-- STORED ROWS start --

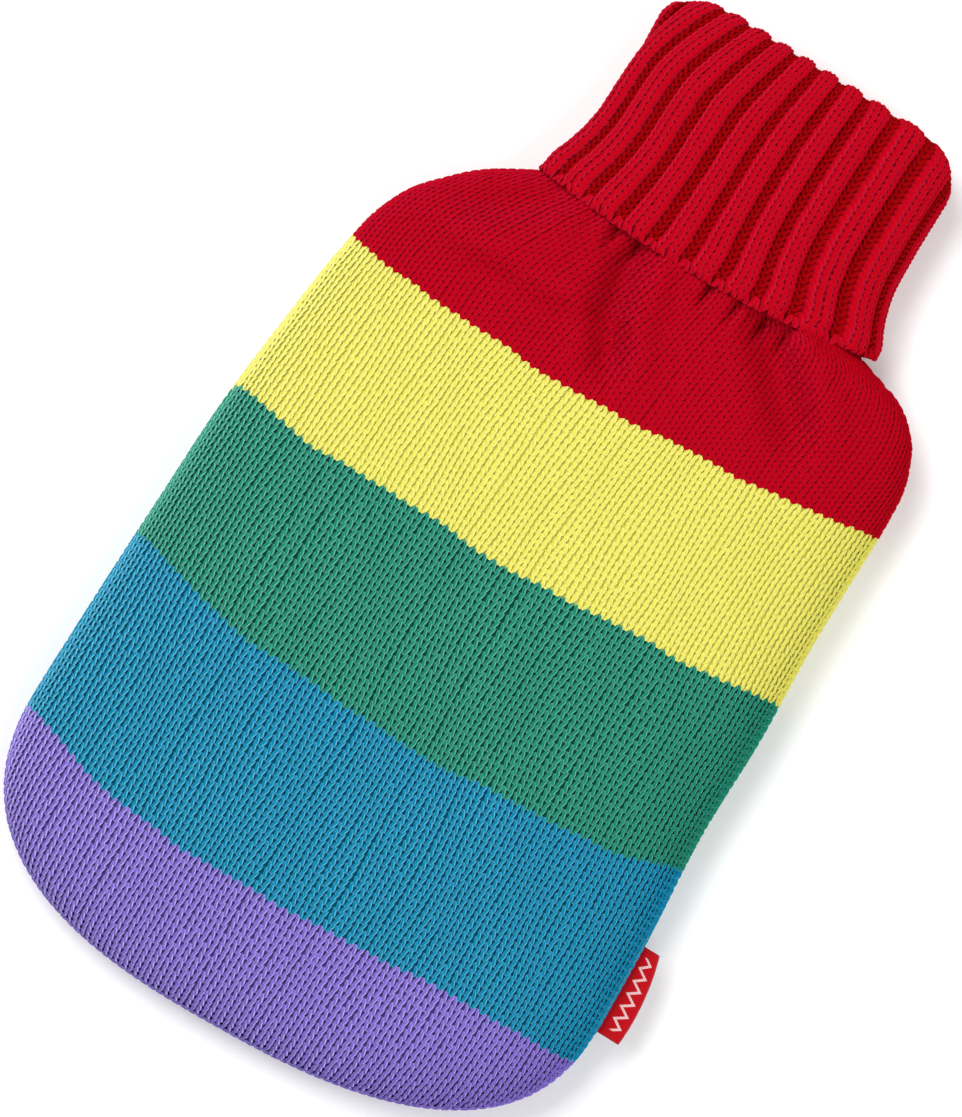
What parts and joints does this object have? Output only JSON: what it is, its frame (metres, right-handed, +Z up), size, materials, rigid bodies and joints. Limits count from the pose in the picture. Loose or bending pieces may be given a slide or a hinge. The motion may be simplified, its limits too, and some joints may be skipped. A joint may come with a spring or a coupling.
{
  "type": "knitted hot water bottle cover",
  "caption": "Soft knitted cover for a hot water bottle: a striped flat bag with rounded shoulders and a deep ribbed roll-neck collar turned down over them, open at the neck.",
  "frame": {"origin": "on the surface that the cover lies on, under the middle of its outline seen from above", "axes": "+Y along the cover from its rounded bottom to the mouth of the collar, +X to the side whose seam holds the label, +Z up out of the front panel"},
  "size_m": [0.2102, 0.3498, 0.036],
  "materials": {
    "striped_knit": "matte acrylic stockinette in broad red, yellow, green, teal blue and violet stripes",
    "red_rib_knit": "matte crimson acrylic yarn in 2 x 2 rib",
    "woven_red_tape": "close-woven satin-faced red tape, plain"
  },
  "bodies": {
    "root": {"front_panel": "striped_knit", "back_panel": "striped_knit", "collar": "red_rib_knit", "label": "woven_red_tape"}
  },
  "joints": []
}
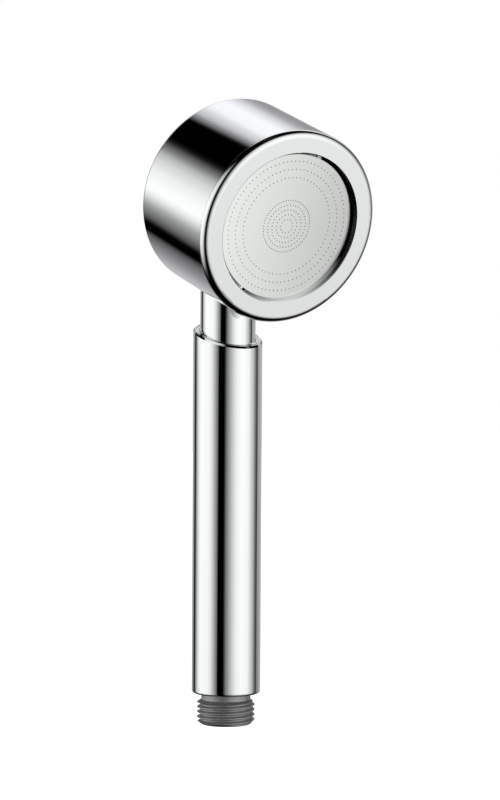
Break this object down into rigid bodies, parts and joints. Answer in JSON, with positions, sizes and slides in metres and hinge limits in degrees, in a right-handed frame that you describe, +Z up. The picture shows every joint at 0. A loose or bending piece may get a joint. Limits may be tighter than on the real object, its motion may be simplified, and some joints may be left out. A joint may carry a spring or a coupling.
{
  "type": "handheld shower head",
  "caption": "Handheld shower head: short drum with a recessed perforated plate in a screw-in ring, on a straight tube grip with an oblique collar and a threaded inlet.",
  "frame": {"origin": "centre of the inlet's end face, where the hose washer seats", "axes": "+Z up along the grip; the spray face looks towards -Y and down; symmetric about X = 0"},
  "size_m": [0.07, 0.0634, 0.2257],
  "materials": {
    "chrome": "mirror-polished chrome plate",
    "stainless_plate": "satin stainless sheet",
    "satin_nickel": "dark satin nickel plate",
    "seal_rubber": "black EPDM",
    "silicone": "pale grey silicone",
    "inner_plastic": "off-white moulded ABS",
    "pipe_plastic": "natural polyethylene",
    "valve_plastic": "blue acetal",
    "white_acetal": "white acetal",
    "brass": "turned brass",
    "steel": "bright stainless steel"
  },
  "bodies": {
    "handset": {"drum_shell": "chrome", "neck_tube": "chrome", "grip_sleeve": "chrome", "plate_support": "inner_plastic", "water_chamber": "inner_plastic", "chamber_seal": "seal_rubber", "chamber_lock_ring": "brass", "flow_baffle": "inner_plastic", "inlet_elbow": "inner_plastic", "elbow_seal": "seal_rubber", "elbow_screws": "steel", "water_pipe": "pipe_plastic", "pipe_seals": "seal_rubber", "pipe_spacer_lower": "inner_plastic", "pipe_spacer_upper": "inner_plastic", "neck_lock_nut": "brass", "neck_washer": "steel", "inlet_connector": "satin_nickel", "connector_seal": "seal_rubber", "filter_screen": "steel", "flow_regulator": "white_acetal", "regulator_seal": "seal_rubber", "valve_body": "valve_plastic", "valve_body_seal": "seal_rubber", "valve_guide": "white_acetal", "valve_spring": "steel"},
    "face_insert": {"spray_plate": "stainless_plate", "plate_gasket": "silicone"},
    "face_ring": {"face_ring": "chrome"},
    "poppet": {"valve_poppet": "white_acetal", "valve_seal": "seal_rubber"}
  },
  "joints": [
    {"name": "face_lift", "type": "slide", "parent": "handset", "child": "face_insert", "axis": [0, -0.9563, -0.2924], "range_m": [0, 0.0045]},
    {"name": "face_turn", "type": "hinge", "parent": "face_insert", "child": "face_ring", "pos_m": [0, -0.04122, 0.1797], "axis": [0, -0.9563, -0.2924], "range_deg": [0, 1080]},
    {"name": "valve_lift", "type": "slide", "parent": "handset", "child": "poppet", "axis": [0, 0, 1], "range_m": [0, 0.0025], "stiffness_N_per_m": 80, "springref_m": -0.003, "deforming": ["valve_spring"]}
  ],
  "couplings": [
    {"joint": "face_lift", "follows": "face_turn", "m_per_rad": 0.00023873}
  ]
}
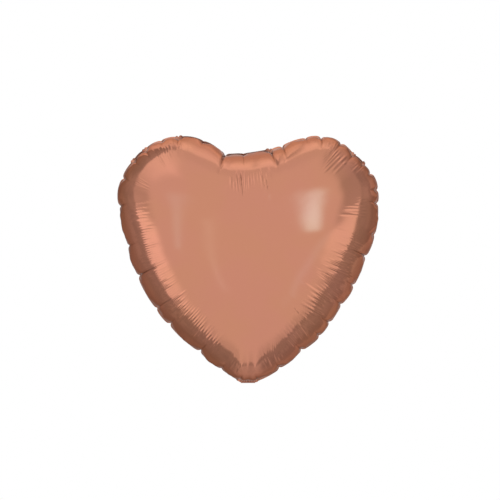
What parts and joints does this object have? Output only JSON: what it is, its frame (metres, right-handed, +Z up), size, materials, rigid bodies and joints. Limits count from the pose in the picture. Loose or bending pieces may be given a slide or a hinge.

-- STORED ROWS end --

EXERCISE OBJECTIVE:
Please output every record, keeping each line exact.

WRITTEN RESPONSE:
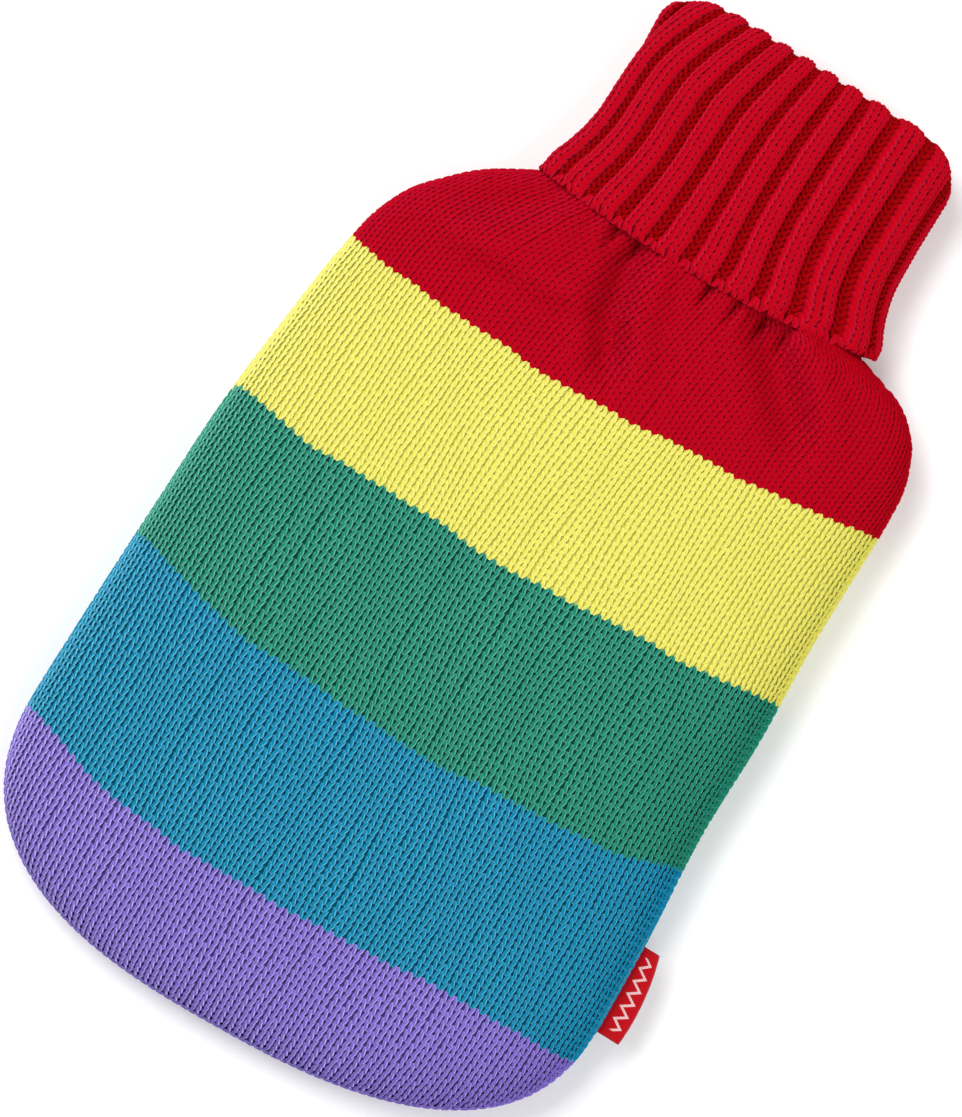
What parts and joints does this object have? Output only JSON: what it is, its frame (metres, right-handed, +Z up), size, materials, rigid bodies and joints. Limits count from the pose in the picture. Loose or bending pieces may be given a slide or a hinge. The motion may be simplified, its limits too, and some joints may be skipped. A joint may come with a spring or a coupling.
{
  "type": "knitted hot water bottle cover",
  "caption": "Soft knitted cover for a hot water bottle: a striped flat bag with rounded shoulders and a deep ribbed roll-neck collar turned down over them, open at the neck.",
  "frame": {"origin": "on the surface that the cover lies on, under the middle of its outline seen from above", "axes": "+Y along the cover from its rounded bottom to the mouth of the collar, +X to the side whose seam holds the label, +Z up out of the front panel"},
  "size_m": [0.2102, 0.3498, 0.036],
  "materials": {
    "striped_knit": "matte acrylic stockinette in broad red, yellow, green, teal blue and violet stripes",
    "red_rib_knit": "matte crimson acrylic yarn in 2 x 2 rib",
    "woven_red_tape": "close-woven satin-faced red tape, plain"
  },
  "bodies": {
    "root": {"front_panel": "striped_knit", "back_panel": "striped_knit", "collar": "red_rib_knit", "label": "woven_red_tape"}
  },
  "joints": []
}
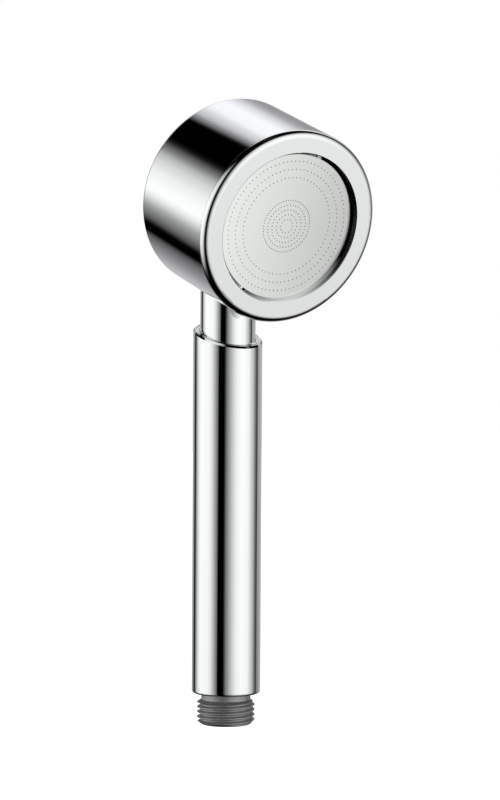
Break this object down into rigid bodies, parts and joints. Answer in JSON, with positions, sizes and slides in metres and hinge limits in degrees, in a right-handed frame that you describe, +Z up. The picture shows every joint at 0. A loose or bending piece may get a joint. Limits may be tighter than on the real object, its motion may be simplified, and some joints may be left out. A joint may carry a spring or a coupling.
{
  "type": "handheld shower head",
  "caption": "Handheld shower head: short drum with a recessed perforated plate in a screw-in ring, on a straight tube grip with an oblique collar and a threaded inlet.",
  "frame": {"origin": "centre of the inlet's end face, where the hose washer seats", "axes": "+Z up along the grip; the spray face looks towards -Y and down; symmetric about X = 0"},
  "size_m": [0.07, 0.0634, 0.2257],
  "materials": {
    "chrome": "mirror-polished chrome plate",
    "stainless_plate": "satin stainless sheet",
    "satin_nickel": "dark satin nickel plate",
    "seal_rubber": "black EPDM",
    "silicone": "pale grey silicone",
    "inner_plastic": "off-white moulded ABS",
    "pipe_plastic": "natural polyethylene",
    "valve_plastic": "blue acetal",
    "white_acetal": "white acetal",
    "brass": "turned brass",
    "steel": "bright stainless steel"
  },
  "bodies": {
    "handset": {"drum_shell": "chrome", "neck_tube": "chrome", "grip_sleeve": "chrome", "plate_support": "inner_plastic", "water_chamber": "inner_plastic", "chamber_seal": "seal_rubber", "chamber_lock_ring": "brass", "flow_baffle": "inner_plastic", "inlet_elbow": "inner_plastic", "elbow_seal": "seal_rubber", "elbow_screws": "steel", "water_pipe": "pipe_plastic", "pipe_seals": "seal_rubber", "pipe_spacer_lower": "inner_plastic", "pipe_spacer_upper": "inner_plastic", "neck_lock_nut": "brass", "neck_washer": "steel", "inlet_connector": "satin_nickel", "connector_seal": "seal_rubber", "filter_screen": "steel", "flow_regulator": "white_acetal", "regulator_seal": "seal_rubber", "valve_body": "valve_plastic", "valve_body_seal": "seal_rubber", "valve_guide": "white_acetal", "valve_spring": "steel"},
    "face_insert": {"spray_plate": "stainless_plate", "plate_gasket": "silicone"},
    "face_ring": {"face_ring": "chrome"},
    "poppet": {"valve_poppet": "white_acetal", "valve_seal": "seal_rubber"}
  },
  "joints": [
    {"name": "face_lift", "type": "slide", "parent": "handset", "child": "face_insert", "axis": [0, -0.9563, -0.2924], "range_m": [0, 0.0045]},
    {"name": "face_turn", "type": "hinge", "parent": "face_insert", "child": "face_ring", "pos_m": [0, -0.04122, 0.1797], "axis": [0, -0.9563, -0.2924], "range_deg": [0, 1080]},
    {"name": "valve_lift", "type": "slide", "parent": "handset", "child": "poppet", "axis": [0, 0, 1], "range_m": [0, 0.0025], "stiffness_N_per_m": 80, "springref_m": -0.003, "deforming": ["valve_spring"]}
  ],
  "couplings": [
    {"joint": "face_lift", "follows": "face_turn", "m_per_rad": 0.00023873}
  ]
}
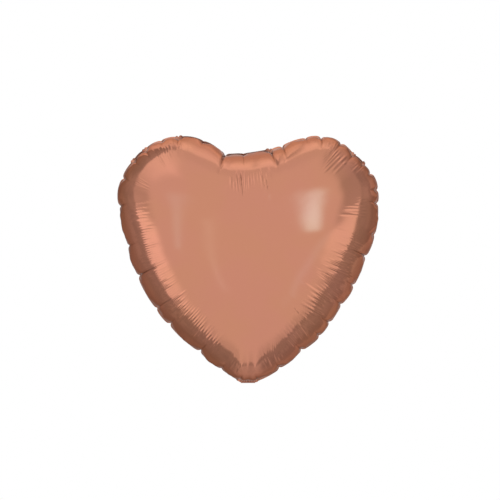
What parts and joints does this object have? Output only JSON: what it is, its frame (metres, right-handed, +Z up), size, materials, rigid bodies and joints. Limits count from the pose in the picture. Loose or bending pieces may be given a slide or a hinge.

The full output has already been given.